Silver experienced a sharp sell-off this week, and the fact is that XAG/USD broke the psychologically important level of $70. This is not just an ordinary correction — technical indicators point to genuine selling pressure, not just technical volatility.



The problem started when the silver price fell below $72.50, and other support levels did not hold. The 100-day moving average at $71.20 failed to stop the decline, followed by a true break below $70. Indicators show RSI in oversold territory, but the MACD confirms a downtrend across multiple timeframes. Fibonacci levels suggest potential support at $68.40 and $66.80.

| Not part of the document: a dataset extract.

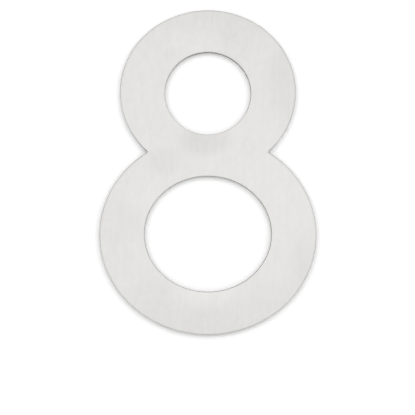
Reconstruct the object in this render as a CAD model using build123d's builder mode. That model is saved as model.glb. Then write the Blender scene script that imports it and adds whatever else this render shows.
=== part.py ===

On the fundamental side, the US dollar has strengthened significantly, and bond yields have risen, reducing demand for non-yielding assets. Economic data from major economies disappointed, and concerns over industrial demand are becoming clearer. The gold-to-silver ratio has widened considerably, reflecting silver’s relative weakness.

Interestingly, silver is more volatile than gold — it has dropped about 8% from its recent high, while gold has only fallen 3%. This indicates silver’s sensitivity to sentiment shifts and its dual role as an industrial metal.

Practically speaking, traders should watch the $68.40 level closely — if this level collapses, we could see additional pressure. On the other hand, there are long-term support factors: renewable energy needs silver, monetary expansion continues, and geopolitical tensions remain. The question now is whether this is a healthy correction or the start of a larger reversal — the coming weeks will tell.